[Modeling code records]
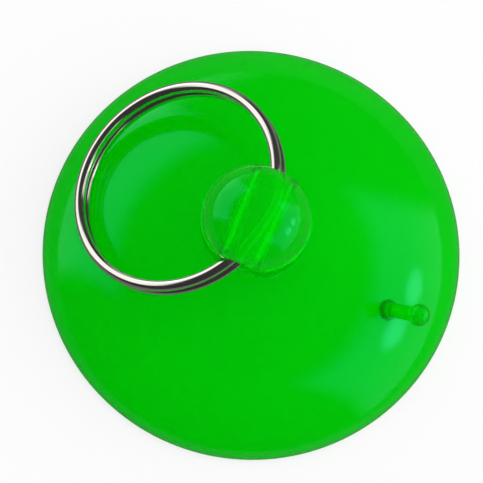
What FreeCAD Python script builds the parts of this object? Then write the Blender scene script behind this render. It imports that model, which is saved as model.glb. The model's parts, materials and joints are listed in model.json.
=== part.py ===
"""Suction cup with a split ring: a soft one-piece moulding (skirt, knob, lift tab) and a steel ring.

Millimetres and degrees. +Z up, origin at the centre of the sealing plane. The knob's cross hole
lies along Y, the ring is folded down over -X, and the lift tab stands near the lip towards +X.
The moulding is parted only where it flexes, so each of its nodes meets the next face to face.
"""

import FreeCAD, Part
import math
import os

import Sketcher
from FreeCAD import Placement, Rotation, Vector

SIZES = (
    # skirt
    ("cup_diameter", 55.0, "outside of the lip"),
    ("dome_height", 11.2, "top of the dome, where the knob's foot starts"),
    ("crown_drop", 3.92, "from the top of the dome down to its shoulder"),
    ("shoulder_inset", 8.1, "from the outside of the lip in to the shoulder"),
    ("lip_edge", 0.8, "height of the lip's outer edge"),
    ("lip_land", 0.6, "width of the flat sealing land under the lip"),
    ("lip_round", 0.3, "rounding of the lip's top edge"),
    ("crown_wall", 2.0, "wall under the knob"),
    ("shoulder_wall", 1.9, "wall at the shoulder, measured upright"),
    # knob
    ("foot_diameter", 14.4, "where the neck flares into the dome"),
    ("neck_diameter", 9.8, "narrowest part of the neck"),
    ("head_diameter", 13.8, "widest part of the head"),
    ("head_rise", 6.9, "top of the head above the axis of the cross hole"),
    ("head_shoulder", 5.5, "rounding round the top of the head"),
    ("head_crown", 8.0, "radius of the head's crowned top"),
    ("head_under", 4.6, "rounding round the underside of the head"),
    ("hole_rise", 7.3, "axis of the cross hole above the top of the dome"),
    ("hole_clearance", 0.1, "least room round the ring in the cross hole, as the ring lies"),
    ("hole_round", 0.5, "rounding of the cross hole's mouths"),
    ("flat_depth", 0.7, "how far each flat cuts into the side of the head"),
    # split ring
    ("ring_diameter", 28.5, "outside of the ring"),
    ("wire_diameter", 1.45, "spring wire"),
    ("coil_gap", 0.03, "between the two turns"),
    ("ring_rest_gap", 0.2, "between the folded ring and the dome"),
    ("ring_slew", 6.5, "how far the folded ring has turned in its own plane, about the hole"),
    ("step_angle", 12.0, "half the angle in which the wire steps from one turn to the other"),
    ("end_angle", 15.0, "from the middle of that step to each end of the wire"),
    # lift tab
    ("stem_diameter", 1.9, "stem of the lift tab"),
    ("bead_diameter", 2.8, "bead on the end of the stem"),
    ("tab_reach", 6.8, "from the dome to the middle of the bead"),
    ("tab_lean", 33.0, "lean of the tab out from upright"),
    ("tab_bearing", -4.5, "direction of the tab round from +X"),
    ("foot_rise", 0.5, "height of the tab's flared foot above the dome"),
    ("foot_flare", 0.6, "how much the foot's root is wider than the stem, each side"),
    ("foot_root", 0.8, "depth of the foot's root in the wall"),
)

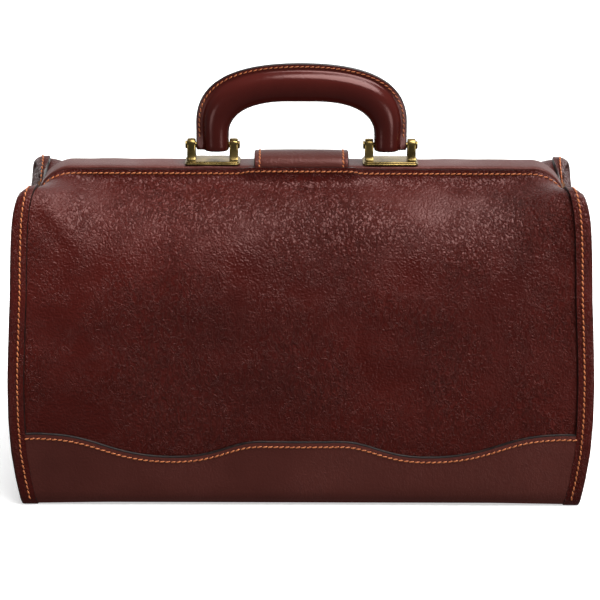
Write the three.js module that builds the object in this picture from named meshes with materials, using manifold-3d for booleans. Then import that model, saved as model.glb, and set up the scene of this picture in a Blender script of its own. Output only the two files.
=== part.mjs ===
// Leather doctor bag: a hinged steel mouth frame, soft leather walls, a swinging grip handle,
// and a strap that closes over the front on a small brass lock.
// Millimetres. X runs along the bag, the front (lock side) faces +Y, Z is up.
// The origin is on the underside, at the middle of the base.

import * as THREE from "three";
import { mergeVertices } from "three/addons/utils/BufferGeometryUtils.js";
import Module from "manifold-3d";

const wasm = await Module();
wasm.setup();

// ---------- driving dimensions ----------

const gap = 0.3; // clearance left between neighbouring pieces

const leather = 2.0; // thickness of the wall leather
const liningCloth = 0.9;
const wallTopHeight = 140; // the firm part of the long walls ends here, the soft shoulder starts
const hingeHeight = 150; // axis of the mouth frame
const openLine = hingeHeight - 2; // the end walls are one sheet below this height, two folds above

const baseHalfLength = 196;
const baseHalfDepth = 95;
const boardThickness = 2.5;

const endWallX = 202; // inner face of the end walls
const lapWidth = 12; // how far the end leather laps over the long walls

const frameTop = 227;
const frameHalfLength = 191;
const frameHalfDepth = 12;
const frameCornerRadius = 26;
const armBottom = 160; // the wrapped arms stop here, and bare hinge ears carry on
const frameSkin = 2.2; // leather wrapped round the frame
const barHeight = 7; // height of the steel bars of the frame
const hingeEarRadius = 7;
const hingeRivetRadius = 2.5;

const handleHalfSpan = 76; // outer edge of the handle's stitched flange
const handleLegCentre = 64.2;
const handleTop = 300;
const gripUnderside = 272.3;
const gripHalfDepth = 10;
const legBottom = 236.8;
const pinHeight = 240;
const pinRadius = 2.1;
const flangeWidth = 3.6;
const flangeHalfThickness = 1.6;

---

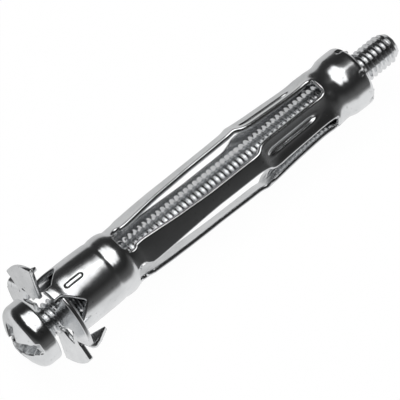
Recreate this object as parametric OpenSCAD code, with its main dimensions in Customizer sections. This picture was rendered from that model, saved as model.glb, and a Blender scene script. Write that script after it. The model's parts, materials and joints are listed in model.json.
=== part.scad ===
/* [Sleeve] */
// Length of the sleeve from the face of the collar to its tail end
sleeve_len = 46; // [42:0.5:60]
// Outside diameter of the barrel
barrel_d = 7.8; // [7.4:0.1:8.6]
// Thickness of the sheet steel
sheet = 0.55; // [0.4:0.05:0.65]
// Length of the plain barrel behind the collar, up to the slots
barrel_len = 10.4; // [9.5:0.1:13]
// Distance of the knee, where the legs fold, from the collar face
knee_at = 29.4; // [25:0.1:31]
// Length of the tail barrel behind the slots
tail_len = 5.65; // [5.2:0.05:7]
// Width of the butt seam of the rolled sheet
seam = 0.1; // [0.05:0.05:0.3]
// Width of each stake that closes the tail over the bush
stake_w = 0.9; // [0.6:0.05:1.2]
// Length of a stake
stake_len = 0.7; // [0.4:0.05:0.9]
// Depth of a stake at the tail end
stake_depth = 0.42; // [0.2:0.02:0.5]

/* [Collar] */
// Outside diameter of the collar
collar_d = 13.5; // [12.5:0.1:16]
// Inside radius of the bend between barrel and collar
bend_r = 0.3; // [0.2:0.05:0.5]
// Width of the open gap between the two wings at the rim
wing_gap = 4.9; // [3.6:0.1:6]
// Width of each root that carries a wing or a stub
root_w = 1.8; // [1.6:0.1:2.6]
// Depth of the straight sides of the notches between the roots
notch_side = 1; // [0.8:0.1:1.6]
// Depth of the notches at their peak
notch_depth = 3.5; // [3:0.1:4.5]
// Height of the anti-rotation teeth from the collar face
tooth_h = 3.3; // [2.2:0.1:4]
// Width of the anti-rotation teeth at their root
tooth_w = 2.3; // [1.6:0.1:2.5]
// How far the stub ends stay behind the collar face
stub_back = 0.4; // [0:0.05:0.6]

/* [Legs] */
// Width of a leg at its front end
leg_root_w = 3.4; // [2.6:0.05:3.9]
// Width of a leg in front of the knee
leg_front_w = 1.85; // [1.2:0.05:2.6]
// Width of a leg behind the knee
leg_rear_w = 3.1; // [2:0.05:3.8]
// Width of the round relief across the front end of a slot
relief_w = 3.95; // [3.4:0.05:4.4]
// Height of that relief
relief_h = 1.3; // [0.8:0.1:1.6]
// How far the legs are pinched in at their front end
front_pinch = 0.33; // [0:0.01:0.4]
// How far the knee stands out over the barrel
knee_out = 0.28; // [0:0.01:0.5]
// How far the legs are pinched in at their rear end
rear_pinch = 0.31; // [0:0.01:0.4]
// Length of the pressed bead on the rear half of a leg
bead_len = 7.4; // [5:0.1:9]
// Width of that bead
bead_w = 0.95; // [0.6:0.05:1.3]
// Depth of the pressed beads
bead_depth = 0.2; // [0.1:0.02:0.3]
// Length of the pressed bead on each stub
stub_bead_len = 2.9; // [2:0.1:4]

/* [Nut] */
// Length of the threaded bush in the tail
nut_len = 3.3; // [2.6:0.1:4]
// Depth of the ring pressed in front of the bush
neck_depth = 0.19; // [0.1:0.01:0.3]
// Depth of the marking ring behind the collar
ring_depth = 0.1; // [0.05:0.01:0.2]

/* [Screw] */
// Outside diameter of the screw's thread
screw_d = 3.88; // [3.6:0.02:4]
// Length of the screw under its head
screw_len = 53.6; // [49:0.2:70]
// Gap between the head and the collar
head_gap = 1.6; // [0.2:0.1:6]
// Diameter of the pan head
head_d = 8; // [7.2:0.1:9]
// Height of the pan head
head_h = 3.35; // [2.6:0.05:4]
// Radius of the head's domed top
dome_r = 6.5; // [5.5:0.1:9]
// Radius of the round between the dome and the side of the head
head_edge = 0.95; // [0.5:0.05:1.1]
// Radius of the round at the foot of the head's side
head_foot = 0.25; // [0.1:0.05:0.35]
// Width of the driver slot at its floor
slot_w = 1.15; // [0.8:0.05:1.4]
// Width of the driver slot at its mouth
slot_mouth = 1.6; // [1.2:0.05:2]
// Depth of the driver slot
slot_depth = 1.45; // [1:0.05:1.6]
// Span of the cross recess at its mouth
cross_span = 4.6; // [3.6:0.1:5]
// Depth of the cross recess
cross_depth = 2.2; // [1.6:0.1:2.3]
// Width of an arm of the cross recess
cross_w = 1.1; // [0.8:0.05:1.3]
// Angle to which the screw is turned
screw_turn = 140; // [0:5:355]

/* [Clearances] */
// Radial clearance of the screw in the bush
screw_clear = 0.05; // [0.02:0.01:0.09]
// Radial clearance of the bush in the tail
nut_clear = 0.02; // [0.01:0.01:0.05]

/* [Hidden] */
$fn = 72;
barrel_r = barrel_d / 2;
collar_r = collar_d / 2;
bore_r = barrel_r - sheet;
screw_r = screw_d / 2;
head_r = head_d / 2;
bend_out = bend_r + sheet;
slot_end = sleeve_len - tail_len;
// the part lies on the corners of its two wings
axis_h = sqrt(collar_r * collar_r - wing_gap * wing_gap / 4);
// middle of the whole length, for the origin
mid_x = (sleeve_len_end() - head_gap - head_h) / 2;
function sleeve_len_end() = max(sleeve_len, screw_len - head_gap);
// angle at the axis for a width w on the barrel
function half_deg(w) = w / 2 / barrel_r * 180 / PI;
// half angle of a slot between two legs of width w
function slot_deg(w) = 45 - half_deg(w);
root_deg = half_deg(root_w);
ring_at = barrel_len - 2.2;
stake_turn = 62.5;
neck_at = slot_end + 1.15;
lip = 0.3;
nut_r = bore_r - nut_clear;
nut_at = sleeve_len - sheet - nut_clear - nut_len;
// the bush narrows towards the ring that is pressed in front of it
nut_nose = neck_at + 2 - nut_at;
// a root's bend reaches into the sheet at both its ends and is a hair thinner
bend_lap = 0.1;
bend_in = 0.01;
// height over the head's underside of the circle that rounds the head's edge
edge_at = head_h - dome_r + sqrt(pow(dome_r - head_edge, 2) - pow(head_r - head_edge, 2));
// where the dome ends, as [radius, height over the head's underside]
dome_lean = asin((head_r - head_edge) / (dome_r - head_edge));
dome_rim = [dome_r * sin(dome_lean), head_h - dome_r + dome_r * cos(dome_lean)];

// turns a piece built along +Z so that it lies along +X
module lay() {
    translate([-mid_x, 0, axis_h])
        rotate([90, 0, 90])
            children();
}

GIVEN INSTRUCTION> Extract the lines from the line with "What FreeCAD Python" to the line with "a steel ring.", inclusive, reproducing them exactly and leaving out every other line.

FULL SOLUTION>
What FreeCAD Python script builds the parts of this object? Then write the Blender scene script behind this render. It imports that model, which is saved as model.glb. The model's parts, materials and joints are listed in model.json.
=== part.py ===
"""Suction cup with a split ring: a soft one-piece moulding (skirt, knob, lift tab) and a steel ring.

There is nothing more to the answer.